◆ **GIVEN DATA**:
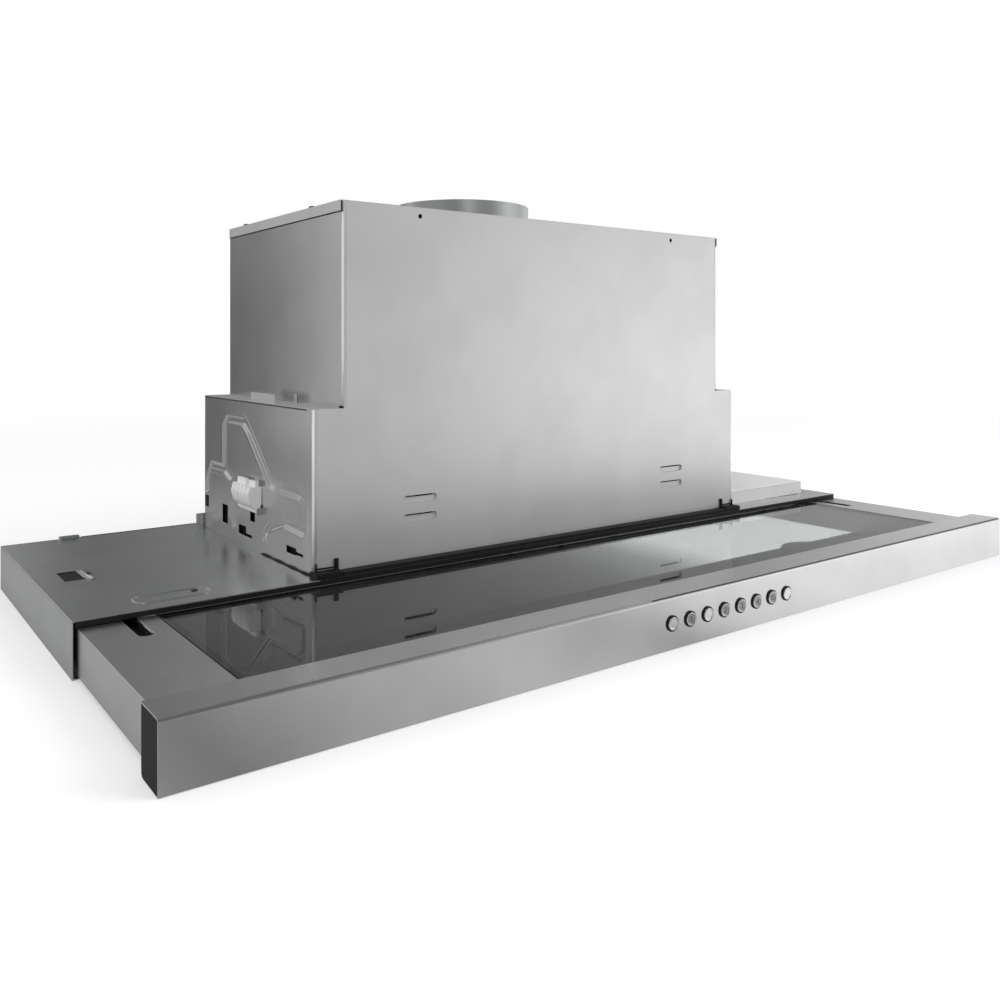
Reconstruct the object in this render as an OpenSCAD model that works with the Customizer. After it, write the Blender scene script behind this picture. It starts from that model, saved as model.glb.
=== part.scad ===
/* [Overall] */
// Width of the front bar over its end caps
hood_w = 898; // [860:1:1000]
// Depth of the fixed tray from its front edge to the wall
tray_d = 288; // [280:1:330]
// Height of the tray and of the front bar
tray_h = 40; // [38:0.5:46]
// Distance from the tray's front edge to the bar's front face, pulled out
pull_out = 197; // [170:1:200]
// Thickness of the folded sheet metal
sheet = 1; // [0.8:0.1:1.2]

/* [Front bar] */
// Depth of the bar's folded profile
bar_t = 29; // [26:1:34]
// Thickness of the plastic end caps
cap_t = 2; // [1.5:0.5:3]
// Radius on the bar's top front edge
bar_r = 2.5; // [1.5:0.5:3]
// Diameter of a push button
button_d = 10; // [9:0.5:14]
// Distance from one button to the next
button_pitch = 20; // [18:0.5:24]
// Height of the row of buttons above the bar's lower edge
button_z = 19.8; // [17:0.1:22]
// Travel of a push button
button_travel = 1.5; // [1:0.1:1.8]

/* [Pull-out frame] */
// Distance from the top of the bar down to the glass
pane_drop = 4.6; // [4:0.1:6]
// Thickness of the glass pane
glass_t = 4; // [3:0.5:5]
// Width of each side arm's top plate
arm_w = 53; // [50:1:60]
// Height of the open edge under each arm's outer wall
arm_foot = 3.2; // [3:0.1:4]
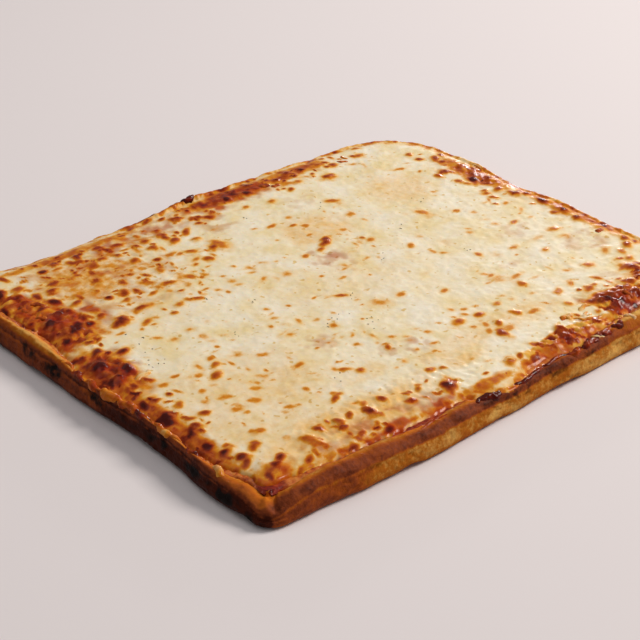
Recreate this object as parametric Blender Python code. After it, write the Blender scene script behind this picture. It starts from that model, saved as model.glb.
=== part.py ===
"""A whole Sicilian pizza: a thick rectangular pan crust, a layer of tomato sauce, and a sheet of
melted, blistered cheese. Metres, +Z up. The origin is at the middle of the flat base, with the long
side along X. The front is -Y, and the left is -X."""

import math
import random

import bmesh
import bpy
import numpy as np
from mathutils import Matrix, Vector, noise

LENGTH = 0.400
WIDTH = 0.332
TRAY_FLOOR = 0.0110
GAP = 0.0003
SAUCE_DEPTH = 0.0016
SAUCE_LIFT = 0.0016
CHEESE_DEPTH = 0.0036
CHEESE_EDGE_DEPTH = 0.0014
CHEESE_RELIEF = 0.0006
SCALLOP_DEPTH = 0.0024
SCALLOP_SCALE = 0.017
RIM_SPACING = 0.0094
CHEESE_SPACING = 0.0102
SEED = 14

SAUCE_BASE = TRAY_FLOOR + GAP
SAUCE_TOP = SAUCE_BASE + SAUCE_DEPTH
CHEESE_BASE = SAUCE_TOP + GAP
CHEESE_TOP = CHEESE_BASE + CHEESE_DEPTH

# Each corner's signs of X and Y and its radius in plan, anticlockwise from the front left.
CORNERS = (
    (-1, -1, 0.013),
    (1, -1, 0.028),
    (1, 1, 0.054),
    (-1, 1, 0.030),
)

# The way each side faces, its rim's height, the rim's width, and the sauce that shows inside the rim.
SIDES = (
    ((0, -1), 0.0172, 0.0140, 0.0040),
    ((1, 0), 0.0150, 0.0062, 0.0008),
    ((0, 1), 0.0150, 0.0062, 0.0008),
    ((-1, 0), 0.0162, 0.0052, 0.0007),
)

# Where the rim departs from its side's section: a place on the edge, how far the change reaches along
# the edge, and what it adds to the outline (outwards), the height, the width and the sauce's margin.
RIM_CHANGES = (
    ((-0.200, -0.166), 0.024, 0.0005, -0.0045, 0.0060, 0.0005),
    ((-0.130, -0.166), 0.034, 0.0024, 0.0014, 0.0020, 0.0010),
    ((-0.075, -0.166), 0.040, 0.0050, -0.0004, 0.0000, 0.0010),
    ((-0.012, -0.166), 0.024, 0.0014, -0.0022, -0.0070, -0.0036),
    ((0.050, -0.166), 0.030, 0.0006, -0.0006, -0.0040, 0.0040),
    ((0.122, -0.166), 0.042, 0.0000, 0.0016, 0.0010, 0.0010),
    ((0.190, -0.140), 0.030, 0.0000, 0.0010, 0.0020, 0.0000),
    ((0.200, -0.010), 0.022, 0.0020, 0.0000, 0.0000, 0.0000),
    ((0.200, 0.030), 0.020, -0.0030, -0.0010, 0.0000, 0.0000),
    ((0.200, 0.076), 0.022, 0.0010, 0.0012, 0.0000, 0.0000),
    ((0.060, 0.166), 0.050, 0.0030, 0.0000, 0.0000, 0.0000),
    ((-0.004, 0.166), 0.022, 0.0030, 0.0030, 0.0010, 0.0000),
    ((-0.050, 0.166), 0.030, 0.0000, 0.0014, 0.0030, 0.0000),
    ((-0.125, 0.166), 0.046, -0.0046, -0.0022, 0.0000, 0.0000),
    ((-0.200, 0.110), 0.028, 0.0034, 0.0012, 0.0024, 0.0032),
    ((-0.200, 0.062), 0.030, 0.0030, 0.0014, 0.0050, 0.0018),
    ((-0.200, 0.016), 0.022, 0.0024, -0.0006, 0.0000, 0.0000),
    ((-0.200, -0.118), 0.024, 0.0030, -0.0006, 0.0040, 0.0006),
)

# The crust's section, from the base up the outer wall, over the crest and down to the tray: the inset
# in metres plus a share of the rim's width, and the height in metres plus a share of the rim's height.
CRUST_SECTION = (
    (0.0040, 0.00, 0.0000, 0.00),
    (0.0008, 0.00, 0.0013, 0.00),
    (0.0000, 0.00, 0.0050, 0.00),
    (0.0011, 0.00, 0.0000, 0.60),
    (0.0018, 0.05, 0.0000, 0.80),
    (0.0010, 0.25, 0.0000, 0.93),
    (0.0000, 0.54, 0.0000, 1.00),
    (0.0000, 0.78, 0.0000, 0.97),
    (0.0000, 1.00, 0.0000, 0.84),
    (0.0010, 1.00, TRAY_FLOOR, 0.00),
)
WALL_RINGS = (1, 2, 3, 4, 5, 6, 7)
WALL_ROUGHNESS = 0.0008
CREST_ROUGHNESS = 0.0009
ROUGH_SCALE = 0.016

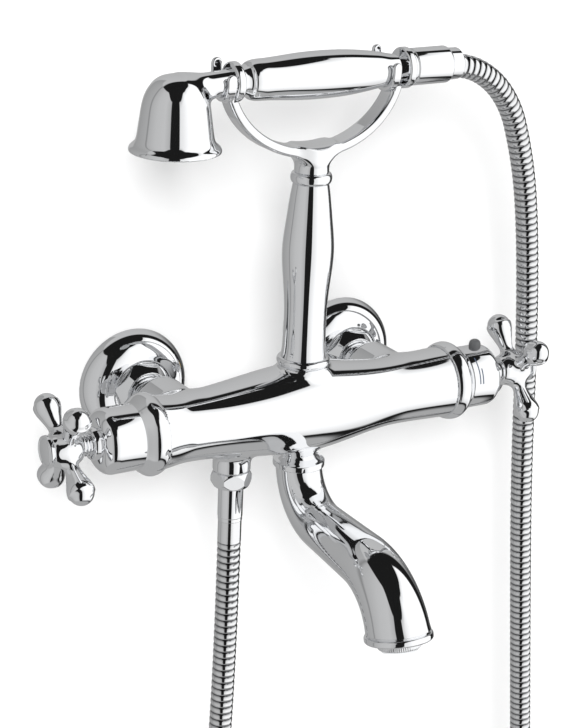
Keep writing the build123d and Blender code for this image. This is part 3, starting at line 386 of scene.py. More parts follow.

◆ **GIVEN EXERCISE**:
Print the material above once more, exactly.

◆ **TASK OUTPUT**:
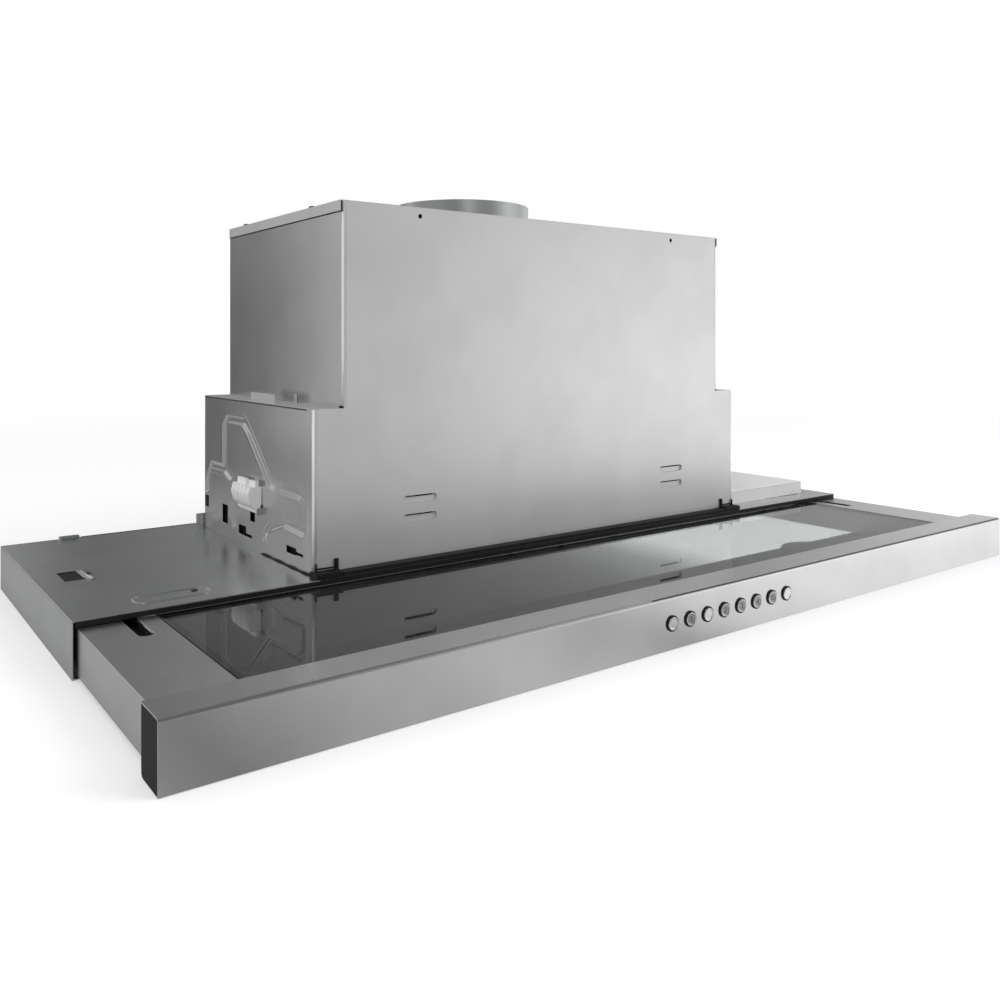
Reconstruct the object in this render as an OpenSCAD model that works with the Customizer. After it, write the Blender scene script behind this picture. It starts from that model, saved as model.glb.
=== part.scad ===
/* [Overall] */
// Width of the front bar over its end caps
hood_w = 898; // [860:1:1000]
// Depth of the fixed tray from its front edge to the wall
tray_d = 288; // [280:1:330]
// Height of the tray and of the front bar
tray_h = 40; // [38:0.5:46]
// Distance from the tray's front edge to the bar's front face, pulled out
pull_out = 197; // [170:1:200]
// Thickness of the folded sheet metal
sheet = 1; // [0.8:0.1:1.2]

/* [Front bar] */
// Depth of the bar's folded profile
bar_t = 29; // [26:1:34]
// Thickness of the plastic end caps
cap_t = 2; // [1.5:0.5:3]
// Radius on the bar's top front edge
bar_r = 2.5; // [1.5:0.5:3]
// Diameter of a push button
button_d = 10; // [9:0.5:14]
// Distance from one button to the next
button_pitch = 20; // [18:0.5:24]
// Height of the row of buttons above the bar's lower edge
button_z = 19.8; // [17:0.1:22]
// Travel of a push button
button_travel = 1.5; // [1:0.1:1.8]

/* [Pull-out frame] */
// Distance from the top of the bar down to the glass
pane_drop = 4.6; // [4:0.1:6]
// Thickness of the glass pane
glass_t = 4; // [3:0.5:5]
// Width of each side arm's top plate
arm_w = 53; // [50:1:60]
// Height of the open edge under each arm's outer wall
arm_foot = 3.2; // [3:0.1:4]
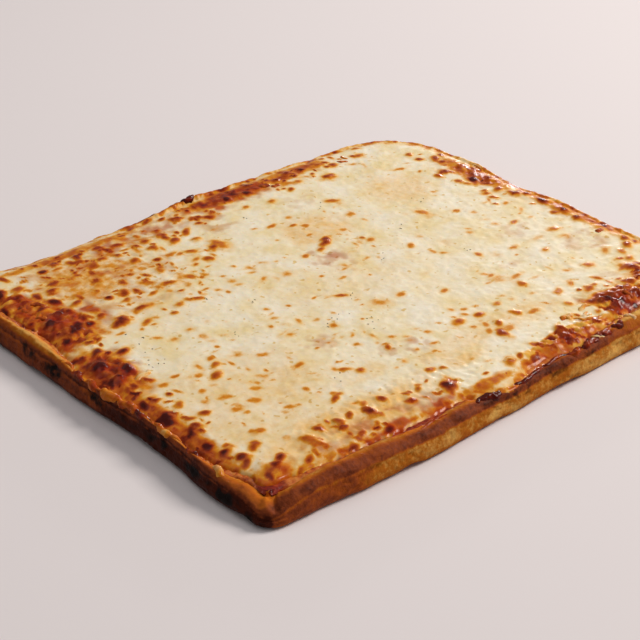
Recreate this object as parametric Blender Python code. After it, write the Blender scene script behind this picture. It starts from that model, saved as model.glb.
=== part.py ===
"""A whole Sicilian pizza: a thick rectangular pan crust, a layer of tomato sauce, and a sheet of
melted, blistered cheese. Metres, +Z up. The origin is at the middle of the flat base, with the long
side along X. The front is -Y, and the left is -X."""

import math
import random

import bmesh
import bpy
import numpy as np
from mathutils import Matrix, Vector, noise

LENGTH = 0.400
WIDTH = 0.332
TRAY_FLOOR = 0.0110
GAP = 0.0003
SAUCE_DEPTH = 0.0016
SAUCE_LIFT = 0.0016
CHEESE_DEPTH = 0.0036
CHEESE_EDGE_DEPTH = 0.0014
CHEESE_RELIEF = 0.0006
SCALLOP_DEPTH = 0.0024
SCALLOP_SCALE = 0.017
RIM_SPACING = 0.0094
CHEESE_SPACING = 0.0102
SEED = 14

SAUCE_BASE = TRAY_FLOOR + GAP
SAUCE_TOP = SAUCE_BASE + SAUCE_DEPTH
CHEESE_BASE = SAUCE_TOP + GAP
CHEESE_TOP = CHEESE_BASE + CHEESE_DEPTH

# Each corner's signs of X and Y and its radius in plan, anticlockwise from the front left.
CORNERS = (
    (-1, -1, 0.013),
    (1, -1, 0.028),
    (1, 1, 0.054),
    (-1, 1, 0.030),
)

# The way each side faces, its rim's height, the rim's width, and the sauce that shows inside the rim.
SIDES = (
    ((0, -1), 0.0172, 0.0140, 0.0040),
    ((1, 0), 0.0150, 0.0062, 0.0008),
    ((0, 1), 0.0150, 0.0062, 0.0008),
    ((-1, 0), 0.0162, 0.0052, 0.0007),
)

# Where the rim departs from its side's section: a place on the edge, how far the change reaches along
# the edge, and what it adds to the outline (outwards), the height, the width and the sauce's margin.
RIM_CHANGES = (
    ((-0.200, -0.166), 0.024, 0.0005, -0.0045, 0.0060, 0.0005),
    ((-0.130, -0.166), 0.034, 0.0024, 0.0014, 0.0020, 0.0010),
    ((-0.075, -0.166), 0.040, 0.0050, -0.0004, 0.0000, 0.0010),
    ((-0.012, -0.166), 0.024, 0.0014, -0.0022, -0.0070, -0.0036),
    ((0.050, -0.166), 0.030, 0.0006, -0.0006, -0.0040, 0.0040),
    ((0.122, -0.166), 0.042, 0.0000, 0.0016, 0.0010, 0.0010),
    ((0.190, -0.140), 0.030, 0.0000, 0.0010, 0.0020, 0.0000),
    ((0.200, -0.010), 0.022, 0.0020, 0.0000, 0.0000, 0.0000),
    ((0.200, 0.030), 0.020, -0.0030, -0.0010, 0.0000, 0.0000),
    ((0.200, 0.076), 0.022, 0.0010, 0.0012, 0.0000, 0.0000),
    ((0.060, 0.166), 0.050, 0.0030, 0.0000, 0.0000, 0.0000),
    ((-0.004, 0.166), 0.022, 0.0030, 0.0030, 0.0010, 0.0000),
    ((-0.050, 0.166), 0.030, 0.0000, 0.0014, 0.0030, 0.0000),
    ((-0.125, 0.166), 0.046, -0.0046, -0.0022, 0.0000, 0.0000),
    ((-0.200, 0.110), 0.028, 0.0034, 0.0012, 0.0024, 0.0032),
    ((-0.200, 0.062), 0.030, 0.0030, 0.0014, 0.0050, 0.0018),
    ((-0.200, 0.016), 0.022, 0.0024, -0.0006, 0.0000, 0.0000),
    ((-0.200, -0.118), 0.024, 0.0030, -0.0006, 0.0040, 0.0006),
)

# The crust's section, from the base up the outer wall, over the crest and down to the tray: the inset
# in metres plus a share of the rim's width, and the height in metres plus a share of the rim's height.
CRUST_SECTION = (
    (0.0040, 0.00, 0.0000, 0.00),
    (0.0008, 0.00, 0.0013, 0.00),
    (0.0000, 0.00, 0.0050, 0.00),
    (0.0011, 0.00, 0.0000, 0.60),
    (0.0018, 0.05, 0.0000, 0.80),
    (0.0010, 0.25, 0.0000, 0.93),
    (0.0000, 0.54, 0.0000, 1.00),
    (0.0000, 0.78, 0.0000, 0.97),
    (0.0000, 1.00, 0.0000, 0.84),
    (0.0010, 1.00, TRAY_FLOOR, 0.00),
)
WALL_RINGS = (1, 2, 3, 4, 5, 6, 7)
WALL_ROUGHNESS = 0.0008
CREST_ROUGHNESS = 0.0009
ROUGH_SCALE = 0.016

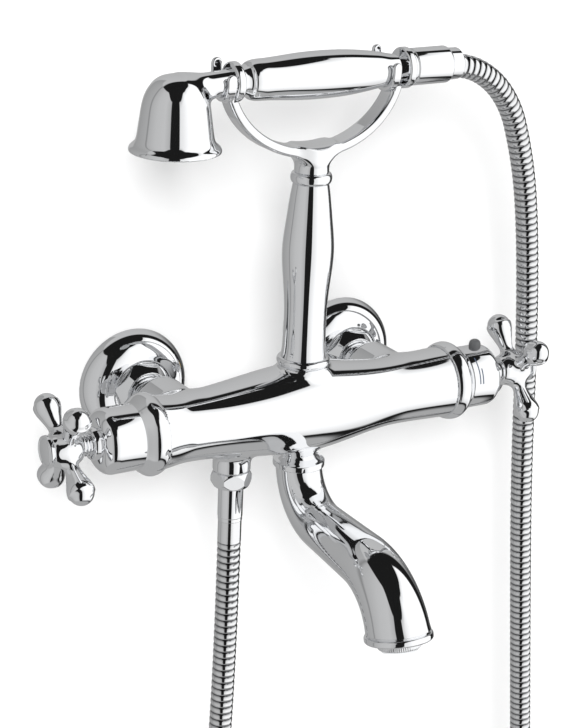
Keep writing the build123d and Blender code for this image. This is part 3, starting at line 386 of scene.py. More parts follow.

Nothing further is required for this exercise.